Lord Mandelson spent decades in the crosshairs of Russian state intelligence, The Express understands, with security services allegedly fully aware of his status long before Sir Keir Starmer handed him Britain’s most prized diplomatic posting.

Moscow’s interest in Mandelson intensified after he took up the role of European Commissioner for Trade in 2004, sources said, and had been a known concern within the intelligence community for years before his Washington appointment.

Despite that, and despite a due diligence process that surfaced his connections to both Russia and China, he was still installed in the role — one that brings its occupant into daily proximity with the most powerful administration on earth.

Epstein under the microscope

Russian intelligence services are also understood to have kept a close watch on Mandelson’s association with Jeffrey Epstein — the American financier and serial child sex offender who died in a New York jail cell in 2019 awaiting trial on trafficking charges.

That relationship ultimately proved fatal to his ambassadorship. It emerged that Mandelson had lobbied for Epstein’s early release following an earlier conviction for procuring a minor for sexual abuse, forcing his departure from the Washington position.

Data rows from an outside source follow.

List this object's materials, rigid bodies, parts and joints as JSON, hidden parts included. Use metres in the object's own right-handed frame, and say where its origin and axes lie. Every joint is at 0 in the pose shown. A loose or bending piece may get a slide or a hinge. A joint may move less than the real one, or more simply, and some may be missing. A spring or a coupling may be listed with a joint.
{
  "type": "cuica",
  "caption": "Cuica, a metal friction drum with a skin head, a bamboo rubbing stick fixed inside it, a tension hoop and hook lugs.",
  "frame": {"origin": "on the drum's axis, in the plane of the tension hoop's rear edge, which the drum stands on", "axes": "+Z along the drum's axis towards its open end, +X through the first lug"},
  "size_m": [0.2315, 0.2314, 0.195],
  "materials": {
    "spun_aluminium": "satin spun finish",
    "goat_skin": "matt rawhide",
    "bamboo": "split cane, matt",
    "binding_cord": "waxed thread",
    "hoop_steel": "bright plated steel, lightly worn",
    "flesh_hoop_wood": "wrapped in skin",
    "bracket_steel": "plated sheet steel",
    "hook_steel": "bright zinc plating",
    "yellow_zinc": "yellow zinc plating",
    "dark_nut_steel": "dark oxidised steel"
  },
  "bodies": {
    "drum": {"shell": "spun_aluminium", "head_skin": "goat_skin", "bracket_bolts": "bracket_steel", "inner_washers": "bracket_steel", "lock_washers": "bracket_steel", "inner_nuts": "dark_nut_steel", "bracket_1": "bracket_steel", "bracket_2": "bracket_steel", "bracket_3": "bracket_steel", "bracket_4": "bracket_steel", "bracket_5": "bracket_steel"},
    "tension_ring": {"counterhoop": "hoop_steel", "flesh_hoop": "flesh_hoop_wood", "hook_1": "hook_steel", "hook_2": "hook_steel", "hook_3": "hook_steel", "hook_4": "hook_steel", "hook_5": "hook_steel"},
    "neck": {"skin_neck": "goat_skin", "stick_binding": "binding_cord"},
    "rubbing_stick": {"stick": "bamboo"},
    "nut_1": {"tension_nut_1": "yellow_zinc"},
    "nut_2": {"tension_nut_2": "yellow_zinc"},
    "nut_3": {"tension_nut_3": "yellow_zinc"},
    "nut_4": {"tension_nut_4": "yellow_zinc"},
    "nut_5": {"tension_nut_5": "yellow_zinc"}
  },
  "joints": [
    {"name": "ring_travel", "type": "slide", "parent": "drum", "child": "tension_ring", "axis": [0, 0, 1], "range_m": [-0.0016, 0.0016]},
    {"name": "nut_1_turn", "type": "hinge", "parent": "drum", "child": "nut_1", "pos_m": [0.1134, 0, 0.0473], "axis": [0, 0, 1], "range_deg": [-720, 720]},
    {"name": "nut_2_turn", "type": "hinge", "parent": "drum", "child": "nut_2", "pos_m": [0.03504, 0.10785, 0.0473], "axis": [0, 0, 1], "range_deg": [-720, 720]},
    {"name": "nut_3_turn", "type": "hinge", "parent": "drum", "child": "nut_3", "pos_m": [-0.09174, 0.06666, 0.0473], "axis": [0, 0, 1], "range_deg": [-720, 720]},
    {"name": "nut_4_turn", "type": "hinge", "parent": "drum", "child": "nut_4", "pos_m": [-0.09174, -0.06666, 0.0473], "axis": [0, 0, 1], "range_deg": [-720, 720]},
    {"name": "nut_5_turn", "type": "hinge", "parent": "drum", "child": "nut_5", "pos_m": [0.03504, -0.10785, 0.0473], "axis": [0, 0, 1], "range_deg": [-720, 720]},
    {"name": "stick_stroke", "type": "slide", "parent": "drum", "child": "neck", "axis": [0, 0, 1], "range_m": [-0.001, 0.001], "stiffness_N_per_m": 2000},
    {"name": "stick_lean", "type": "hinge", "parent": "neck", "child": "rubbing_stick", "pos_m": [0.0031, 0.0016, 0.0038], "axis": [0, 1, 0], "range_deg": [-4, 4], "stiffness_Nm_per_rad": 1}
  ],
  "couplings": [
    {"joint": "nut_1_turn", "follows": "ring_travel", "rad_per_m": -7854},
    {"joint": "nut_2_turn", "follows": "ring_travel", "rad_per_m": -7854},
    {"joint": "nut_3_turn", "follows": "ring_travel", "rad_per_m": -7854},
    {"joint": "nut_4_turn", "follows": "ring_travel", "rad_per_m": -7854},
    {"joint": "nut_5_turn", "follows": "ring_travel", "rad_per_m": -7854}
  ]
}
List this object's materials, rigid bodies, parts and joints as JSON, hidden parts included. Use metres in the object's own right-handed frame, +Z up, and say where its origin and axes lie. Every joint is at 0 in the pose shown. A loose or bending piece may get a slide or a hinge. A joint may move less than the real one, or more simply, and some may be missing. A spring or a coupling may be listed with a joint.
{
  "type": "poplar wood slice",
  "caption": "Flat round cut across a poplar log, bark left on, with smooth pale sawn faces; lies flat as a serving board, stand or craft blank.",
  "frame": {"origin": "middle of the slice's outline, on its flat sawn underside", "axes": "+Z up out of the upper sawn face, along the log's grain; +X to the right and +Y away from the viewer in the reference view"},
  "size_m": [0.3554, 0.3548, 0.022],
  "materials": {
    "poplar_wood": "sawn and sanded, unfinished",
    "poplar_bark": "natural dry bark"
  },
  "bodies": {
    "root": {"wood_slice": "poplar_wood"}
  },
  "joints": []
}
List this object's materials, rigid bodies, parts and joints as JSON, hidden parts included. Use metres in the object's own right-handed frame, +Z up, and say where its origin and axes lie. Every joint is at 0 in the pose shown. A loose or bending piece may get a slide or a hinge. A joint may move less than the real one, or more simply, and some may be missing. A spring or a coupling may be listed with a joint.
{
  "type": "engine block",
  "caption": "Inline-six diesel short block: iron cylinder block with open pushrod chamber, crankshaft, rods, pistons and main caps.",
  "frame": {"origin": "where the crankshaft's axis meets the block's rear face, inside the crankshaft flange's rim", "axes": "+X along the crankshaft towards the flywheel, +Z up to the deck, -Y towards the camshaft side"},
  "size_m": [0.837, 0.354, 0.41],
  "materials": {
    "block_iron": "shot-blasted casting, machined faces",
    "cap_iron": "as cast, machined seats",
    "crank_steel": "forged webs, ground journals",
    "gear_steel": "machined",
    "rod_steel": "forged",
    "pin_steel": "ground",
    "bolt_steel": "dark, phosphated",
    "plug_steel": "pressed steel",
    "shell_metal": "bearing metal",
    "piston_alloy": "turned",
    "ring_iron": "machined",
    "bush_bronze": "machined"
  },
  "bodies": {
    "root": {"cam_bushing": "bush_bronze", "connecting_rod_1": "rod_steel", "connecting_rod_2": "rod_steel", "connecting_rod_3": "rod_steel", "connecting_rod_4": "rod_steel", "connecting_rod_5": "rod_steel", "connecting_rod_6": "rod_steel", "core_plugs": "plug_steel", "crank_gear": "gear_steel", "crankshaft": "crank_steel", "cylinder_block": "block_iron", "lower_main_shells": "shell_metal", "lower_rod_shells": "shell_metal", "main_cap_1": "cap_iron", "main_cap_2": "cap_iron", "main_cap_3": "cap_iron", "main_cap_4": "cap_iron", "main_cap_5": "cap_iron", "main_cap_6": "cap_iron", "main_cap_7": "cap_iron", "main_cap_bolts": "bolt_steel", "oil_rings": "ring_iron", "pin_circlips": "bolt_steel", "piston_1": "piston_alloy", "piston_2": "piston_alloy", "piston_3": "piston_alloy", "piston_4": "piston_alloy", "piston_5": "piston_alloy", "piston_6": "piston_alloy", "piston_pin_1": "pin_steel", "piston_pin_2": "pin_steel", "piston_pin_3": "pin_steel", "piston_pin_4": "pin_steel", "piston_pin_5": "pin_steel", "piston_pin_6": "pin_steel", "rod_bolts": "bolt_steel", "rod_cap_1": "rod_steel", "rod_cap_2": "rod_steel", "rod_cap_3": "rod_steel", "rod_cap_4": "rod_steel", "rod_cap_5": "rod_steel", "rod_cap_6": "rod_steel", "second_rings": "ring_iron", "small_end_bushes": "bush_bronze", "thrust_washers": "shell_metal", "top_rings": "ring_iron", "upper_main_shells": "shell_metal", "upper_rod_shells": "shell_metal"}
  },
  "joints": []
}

Western security officials have concluded that while Epstein himself was almost certainly not a Russian operative, he functioned as a magnet for foreign intelligence activity. His social circle — which included figures of Mandelson’s prominence — would naturally have drawn sustained attention from hostile state actors.

Missiles and a Putin ally

Sir Keir received a due diligence report during the appointment process that raised serious questions about Mandelson’s corporate history, reports The Telegraph. The document allegedly drew attention to his time as a non-executive board member at Sistema, a Russian conglomerate with a stake in defence firm RTI — a company whose technology feeds directly into Russia’s land-based missile early-warning capability. Sistema’s chairman was identified in the report as a close associate of Vladimir Putin.

The report is also said to have noted that Mandelson had continued to sit on Sistema’s board until June 2017 — years after Putin’s seizure of Crimea — and that his lobbying business, Global Counsel, had cultivated ties with interests in both Russia and China.

Mandelson’s long-standing connection to Oleg Deripaska — the oligarch once ranked as Russia’s wealthiest individual — has been a matter of public record since at least 2008, when Mandelson was serving in Brussels as EU trade commissioner. The enduring nature of that relationship suggests that both the Blair and Brown governments were aware of the Russian dimension to his network long before the current controversy erupted.

Rusnano emails

Documents surfaced in the Epstein files paint a further picture of Global Counsel’s Russian entanglements. They show the firm in active conversation with Rusnano, a technology investment vehicle wholly owned by the Kremlin.

A source with knowledge of those dealings told The Guardian the discussions predated Putin’s full-scale invasion of Ukraine and occurred during a window when British commercial engagement with Russia was actively encouraged by government.

With the vetting scandal refusing to die down, Sir Keir faces MPs on Monday amid intensifying demands for answers. He has consistently insisted that neither he nor those around him were aware Mandelson had failed his security assessment before taking up the post.